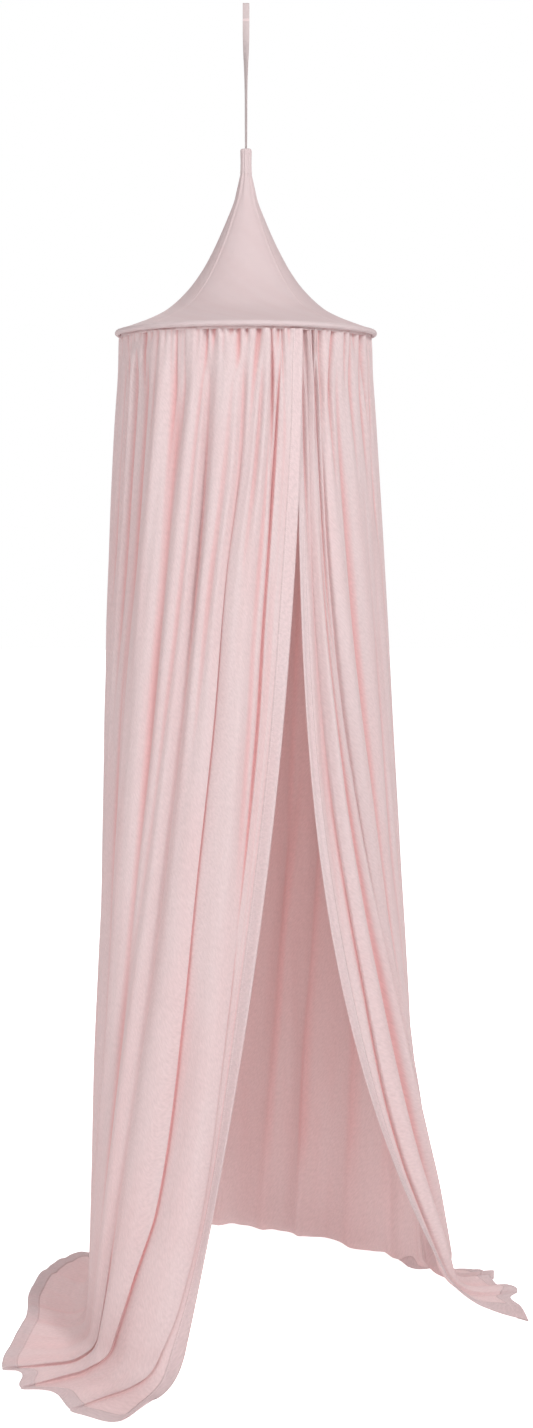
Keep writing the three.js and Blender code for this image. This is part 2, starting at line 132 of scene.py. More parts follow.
@dataclass
class SmoothNoise:
    """Seeded noise over a plane, smooth between the points of a lattice."""

    seed: int
    size: int = 97

    def __post_init__(self) -> None:
        """Draws the lattice."""
        draw = np.random.default_rng(self.seed)
        self.lattice = draw.uniform(-1.0, 1.0, (self.size, self.size))

    def at(self, x: np.ndarray, y: np.ndarray) -> np.ndarray:
        """Noise at the given places, in lattice steps.

        Args:
            x: Places along the first axis.
            y: Places along the second axis.

        Returns:
            Values from -1 to 1.
        """
        i, j = np.floor(x).astype(int), np.floor(y).astype(int)
        a, b = x - i, y - j
        a, b = a * a * (3 - 2 * a), b * b * (3 - 2 * b)
        i0, i1, j0, j1 = i % self.size, (i + 1) % self.size, j % self.size, (j + 1) % self.size
        low = self.lattice[i0, j0] * (1 - a) + self.lattice[i1, j0] * a
        high = self.lattice[i0, j1] * (1 - a) + self.lattice[i1, j1] * a
        return low * (1 - b) + high * b


@dataclass(frozen=True)
class Unevenness:
    """Seeded noise over cloth, with its depth and its lattice steps for the cloth's two places."""

    seed: int
    depth: float
    across: float
    down: float
    slant: float = 0.0
    start: tuple[float, float] = (0.0, 0.0)

    def at(self, across: np.ndarray, down: np.ndarray) -> np.ndarray:
        """Height of the noise.

        Args:
            across: Places across the cloth.
            down: Places down the cloth.

        Returns:
            Values from minus the depth to the depth.
        """
        x = across * self.across + self.start[0] + down * self.slant
        return self.depth * SmoothNoise(self.seed).at(x, down * self.down + self.start[1])


# ---------------------------------------------------------------- shader expressions


class Value:
    """A shader socket that takes part in arithmetic."""

    def __init__(self, tree: bpy.types.NodeTree, socket: bpy.types.NodeSocket) -> None:
        """Wraps a socket of a tree."""
        self.tree = tree
        self.socket = socket

    def math(self, operation: str, *others: "Value | float") -> "Value":
        """A Math node on this value.

        Args:
            operation: The node's operation.
            others: Its other inputs.

        Returns:
            The node's result.
        """
        node = self.tree.nodes.new("ShaderNodeMath")
        node.operation = operation
        for place, entry in zip(node.inputs, (self, *others)):
            if isinstance(entry, Value):
                self.tree.links.new(entry.socket, place)
            else:
                place.default_value = entry
        return Value(self.tree, node.outputs[0])

    def __add__(self, other: "Value | float") -> "Value":
        """Sum."""
        return self.math("ADD", other)

    def __sub__(self, other: "Value | float") -> "Value":
        """Difference."""
        return self.math("SUBTRACT", other)

    def __mul__(self, other: "Value | float") -> "Value":
        """Product."""
        return self.math("MULTIPLY", other)

    def __truediv__(self, other: "Value | float") -> "Value":
        """Quotient."""
        return self.math("DIVIDE", other)

    def sine(self) -> "Value":
        """Sine of the value in radians."""
        return self.math("SINE")


@dataclass(frozen=True)
class Fabric:
    """A woven cotton: its colour, weave and crinkle, with lengths in metres, and the painted shade
    colour that its creases are tinted towards.
    """

    name: str
    colour: tuple[float, float, float]
    through: tuple[float, float, float]
    # Colour of the painted crease shade, which the random patches also tint towards
    painted_shade: tuple[float, float, float]
    thread_pitch: float = 0.0009
    thread_depth: float = 0.00008
    crinkle_width: float = 0.0032
    crinkle_height: float = 0.0085
    crinkle_slant: float = 0.5
    crinkle_depth: float = 0.0006
    crinkle_detail: float = 3.0
    slub_width: float = 0.05
    slub_height: float = 0.012
    slub_detail: float = 2.0
    slub_share: float = 0.15
    light_through: float = 0.24
    rough: float = 0.86
    shine: float = 0.25
    sheen: float = 0.08
    mottle: float = 0.36
    patch_width: float = 0.045
    patch_height: float = 0.3
    patch_level: float = 0.4
    patch_tint: float = 0.45

    def build(self) -> bpy.types.Material:
        """Makes the material, which reads the cloth's UV map in metres and mixes painted crease
        shade into the colour.

        Returns:
            The new material.
        """
        material = bpy.data.materials.new(self.name)
        material.use_nodes = True
        tree = material.node_tree
        tree.nodes.clear()
        new, join = tree.nodes.new, tree.links.new
        place = new("ShaderNodeUVMap")
        place.uv_map = "cloth"
        split = new("ShaderNodeSeparateXYZ")
        join(place.outputs[0], split.inputs[0])
        across, down = Value(tree, split.outputs[0]), Value(tree, split.outputs[1])
        turns = 2 * math.pi / self.thread_pitch
        weave = (across * turns).sine() * (down * turns).sine()
        slanted = across + down * self.crinkle_slant
        crinkle = self._noise(
            tree, slanted / self.crinkle_width, down / self.crinkle_height, self.crinkle_detail)
        slub = self._noise(
            tree, across / self.slub_width, down / self.slub_height, self.slub_detail)
        height = crinkle * self.crinkle_depth + weave * self.thread_depth
        tone = (crinkle - 0.5) * self.mottle + (slub - 0.5) * (self.mottle * self.slub_share) + 1.0
        # Painted shade: the mesh attribute that marks the painted crease shade, with random
        # patches added, mixes the colour towards a darker, more saturated pink
        fold = new("ShaderNodeAttribute")
        fold.attribute_name = "painted_shade"
        shade_and_patch_mix = new("ShaderNodeMix")
        shade_and_patch_mix.data_type = "RGBA"
        shade_and_patch_mix.inputs[6].default_value = (*self.colour, 1.0)
        shade_and_patch_mix.inputs[7].default_value = (*self.painted_shade, 1.0)
        patches = self._noise(tree, across / self.patch_width, down / self.patch_height, 1.0)
        share = Value(tree, fold.outputs["Fac"]) + (patches - self.patch_level) * self.patch_tint
        join(share.socket, shade_and_patch_mix.inputs[0])
        colour = new("ShaderNodeVectorMath")
        colour.operation = "SCALE"
        join(shade_and_patch_mix.outputs[2], colour.inputs[0])
        join(tone.socket, colour.inputs["Scale"])
        bump = new("ShaderNodeBump")
        bump.inputs["Distance"].default_value = 1.0
        join(height.socket, bump.inputs["Height"])
        cloth = new("ShaderNodeBsdfPrincipled")
        cloth.inputs["Roughness"].default_value = self.rough
        cloth.inputs["Specular IOR Level"].default_value = self.shine
        cloth.inputs["Sheen Weight"].default_value = self.sheen
        join(colour.outputs[0], cloth.inputs["Base Color"])
        join(bump.outputs[0], cloth.inputs["Normal"])
        through = new("ShaderNodeBsdfTranslucent")
        through.inputs["Color"].default_value = (*self.through, 1.0)
        join(bump.outputs[0], through.inputs["Normal"])
        mix = new("ShaderNodeMixShader")
        mix.inputs[0].default_value = self.light_through
        join(cloth.outputs[0], mix.inputs[1])
        join(through.outputs[0], mix.inputs[2])
        out = new("ShaderNodeOutputMaterial")
        join(mix.outputs[0], out.inputs[0])
        return material

    @staticmethod
    def _noise(tree: bpy.types.NodeTree, x: Value, y: Value, detail: float) -> Value:
        """Noise over two values.

        Args:
            tree: The material's tree.
            x: First value.
            y: Second value.
            detail: How many finer layers it has.

        Returns:
            The noise, from 0 to 1.
        """
        join = tree.nodes.new("ShaderNodeCombineXYZ")
        tree.links.new(x.socket, join.inputs[0])
        tree.links.new(y.socket, join.inputs[1])
        noise = tree.nodes.new("ShaderNodeTexNoise")
        noise.inputs["Scale"].default_value = 1.0
        noise.inputs["Detail"].default_value = detail
        tree.links.new(join.outputs[0], noise.inputs["Vector"])
        return Value(tree, noise.outputs[0])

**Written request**
Quote exactly the opening line of the material above and every line after it, up to and including the line that contains "y: Places along the second axis.".

**Task result**
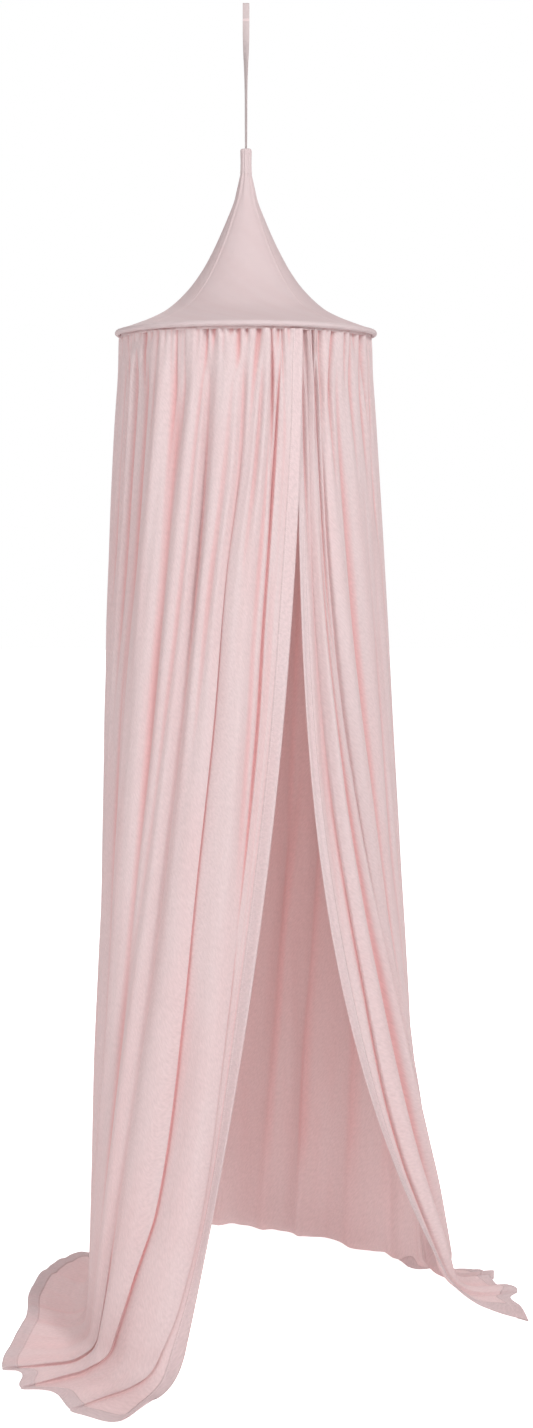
Keep writing the three.js and Blender code for this image. This is part 2, starting at line 132 of scene.py. More parts follow.
@dataclass
class SmoothNoise:
    """Seeded noise over a plane, smooth between the points of a lattice."""

    seed: int
    size: int = 97

    def __post_init__(self) -> None:
        """Draws the lattice."""
        draw = np.random.default_rng(self.seed)
        self.lattice = draw.uniform(-1.0, 1.0, (self.size, self.size))

    def at(self, x: np.ndarray, y: np.ndarray) -> np.ndarray:
        """Noise at the given places, in lattice steps.

        Args:
            x: Places along the first axis.
            y: Places along the second axis.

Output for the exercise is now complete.